Give back exactly the lines running from the line that holds "head_guide = build_head(head_frame, colours)" through the line that holds "imported = [obj", ends included, and no other lines.
>> begin
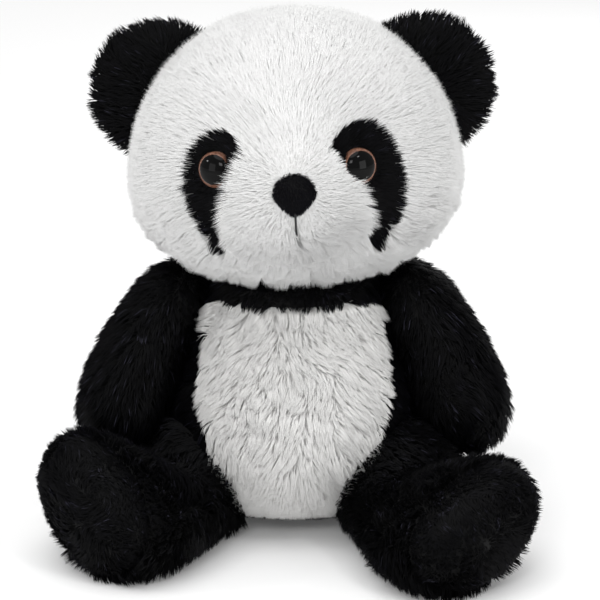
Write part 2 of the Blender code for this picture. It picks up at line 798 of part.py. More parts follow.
def thread(name, points, material, parent=None, closed=False):
    """A sewing thread through the points, given in millimetres."""
    curve = bpy.data.curves.new(name, "CURVE")
    curve.dimensions = "3D"
    curve.bevel_depth = THREAD_RADIUS * MM
    curve.bevel_resolution = 1
    curve.use_fill_caps = not closed
    spline = curve.splines.new("POLY")
    spline.points.add(len(points) - 1)
    spline.use_cyclic_u = closed
    for place, point in zip(spline.points, points):
        place.co = (*(Vector(point) * MM), 1.0)
    curve.materials.append(material)
    return new_object(name, curve, parent)


def back_depth(height):
    """How far back the body reaches on its middle line at a height."""
    for low, high in zip(BODY_SECTIONS, BODY_SECTIONS[1:]):
        if low[0] <= height <= high[0]:
            share = (height - low[0]) / (high[0] - low[0])
            return low[3] + (high[3] - low[3]) * share
    return 0.0


def build_back_trim(colours):
    """The thread that closes the back by hand, and the blank sewn-in label."""
    points = []
    for i in range(CLOSING_STITCHES):
        height = CLOSING_START + CLOSING_STEP * i
        side = CLOSING_WIDTH if i % 2 else -CLOSING_WIDTH
        points.append((side, back_depth(height) + THREAD_RADIUS + CLEAR, height))
    thread("closing_stitch", points, colours["thread"])
    side, back = LABEL_PLACE
    wide, deep, thick = LABEL_SIZE
    middle = SEAT_SEAM
    low = vec((side - wide / 2, back - deep / 2, middle - thick / 2))
    high = vec((side + wide / 2, back + deep / 2, middle + thick / 2))
    label = block("label", low, high)
    body = cutter("cut_label_seat", loft("body", [body_ring(s) for s in BODY_SECTIONS]))
    displace(body, CLEAR)
    solid("sewn_in_label", label, colours["label"], None, [body])


def main():
    for obj in list(bpy.data.objects):
        bpy.data.objects.remove(obj)
    colours = {
        "white": new_material("white_plush", WHITE_PLUSH, 0.9),
        "black": new_material("black_plush", BLACK_PLUSH, 0.8),
        "sole": new_material("sole_plush", (0.02, 0.02, 0.025), 0.75),
        "nose": new_material("nose_plush", (0.010, 0.009, 0.014), 0.7),
        "fibre": new_material("polyester_fibre", FIBRE, 1.0),
        "thread": new_material("black_thread", (0.01, 0.01, 0.01), 0.7),
        "lens": new_material("clear_lens", (0.9, 0.9, 0.9), 0.03, 0.35),
        "iris": new_material("eye_back", (0.20, 0.07, 0.03), 0.25),
        "washer": new_material("washer_plastic", (0.75, 0.75, 0.73), 0.5),
        "bag": new_material("bag_cloth", (0.8, 0.8, 0.76), 0.9),
        "label": new_material("label_cloth", (0.88, 0.88, 0.86), 0.7),
    }
    roll = Matrix.Rotation(-HEAD_ROLL, 4, "Y")
    head_frame = new_frame("neck_pivot", Matrix.Translation(vec(NECK_PIVOT)) @ roll)
    head_guide = build_head(head_frame, colours)
    pockets = []
    for side, name in SIDES:
        build_arm(name, side, colours)
        pockets.append(build_leg(name, side, colours))
    build_body(head_guide, pockets, colours)


main()
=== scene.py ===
"""Looks of the seated plush panda: skins with a long pile, safety eyes, stitches, studio.

Shapes are in millimetres in each part's own frame, and in metres once they are in the row frame.
"""

from math import cos, pi, radians, sin

import bpy
import numpy as np
from mathutils import Matrix, Vector
from mathutils.bvhtree import BVHTree
from mathutils.kdtree import KDTree


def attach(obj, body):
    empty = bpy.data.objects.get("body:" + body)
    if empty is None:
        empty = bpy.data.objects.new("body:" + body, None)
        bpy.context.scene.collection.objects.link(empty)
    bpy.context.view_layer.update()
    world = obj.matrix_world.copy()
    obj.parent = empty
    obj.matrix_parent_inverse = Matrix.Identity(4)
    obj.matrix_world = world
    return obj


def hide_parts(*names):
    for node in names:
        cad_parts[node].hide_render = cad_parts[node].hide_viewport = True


MM = 0.001

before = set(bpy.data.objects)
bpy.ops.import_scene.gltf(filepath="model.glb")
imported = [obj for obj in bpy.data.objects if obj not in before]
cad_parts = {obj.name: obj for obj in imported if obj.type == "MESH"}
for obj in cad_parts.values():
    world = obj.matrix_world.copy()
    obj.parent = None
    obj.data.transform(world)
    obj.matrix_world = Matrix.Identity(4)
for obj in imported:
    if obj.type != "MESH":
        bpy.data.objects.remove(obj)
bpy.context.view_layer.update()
rng = np.random.default_rng(7)

# The toy's own dimensions, in millimetres, as in the CAD source
HEAD_CENTRE = (2.0, -8.0, 176.0)
HEAD_RADII = (71.0, 60.0, 63.0)
HEAD_UNDERSIDE = 0.83
HEAD_SQUARENESS = 2.25
HEAD_SEAM = 6.0
CHEEK_FULLNESS = 0.10
SNOUT_LENGTH = 19.0
SNOUT_SPREAD = radians(24)
SNOUT_BLUNTNESS = 3.0
SNOUT_DROP = 0.02
NECK_PIVOT = (1.0, -8.0, 148.0)
NECK_GAP = 5.0
HEAD_ROLL = radians(2.8)

EYE_SPACING = {"left": 27.3, "right": 33.0}
EYE_HEIGHT = 8.0
EYE_RADIUS = 8.0
EYE_DOME = 4.6
EYE_LIFT = 0.7
EYE_BACK = 1.2
EYE_TURN = radians(28)

NOSE_RADII = (8.8, 6.4, 8.7)
NOSE_HEIGHT = 0.4
NOSE_SINK = 1.5
NOSE_TAPER = 0.45
MOUTH_LENGTH = 13.0

EAR_CENTRE = {"left": (60.0, 6.0, 28.5), "right": (59.5, 6.0, 31.5)}
EAR_RADIUS = 29.0
EAR_HALF_THICKNESS = 6.5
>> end
* _In response_:
    head_guide = build_head(head_frame, colours)
    pockets = []
    for side, name in SIDES:
        build_arm(name, side, colours)
        pockets.append(build_leg(name, side, colours))
    build_body(head_guide, pockets, colours)


main()
=== scene.py ===
"""Looks of the seated plush panda: skins with a long pile, safety eyes, stitches, studio.

Shapes are in millimetres in each part's own frame, and in metres once they are in the row frame.
"""

from math import cos, pi, radians, sin

import bpy
import numpy as np
from mathutils import Matrix, Vector
from mathutils.bvhtree import BVHTree
from mathutils.kdtree import KDTree


def attach(obj, body):
    empty = bpy.data.objects.get("body:" + body)
    if empty is None:
        empty = bpy.data.objects.new("body:" + body, None)
        bpy.context.scene.collection.objects.link(empty)
    bpy.context.view_layer.update()
    world = obj.matrix_world.copy()
    obj.parent = empty
    obj.matrix_parent_inverse = Matrix.Identity(4)
    obj.matrix_world = world
    return obj


def hide_parts(*names):
    for node in names:
        cad_parts[node].hide_render = cad_parts[node].hide_viewport = True


MM = 0.001

before = set(bpy.data.objects)
bpy.ops.import_scene.gltf(filepath="model.glb")
imported = [obj for obj in bpy.data.objects if obj not in before]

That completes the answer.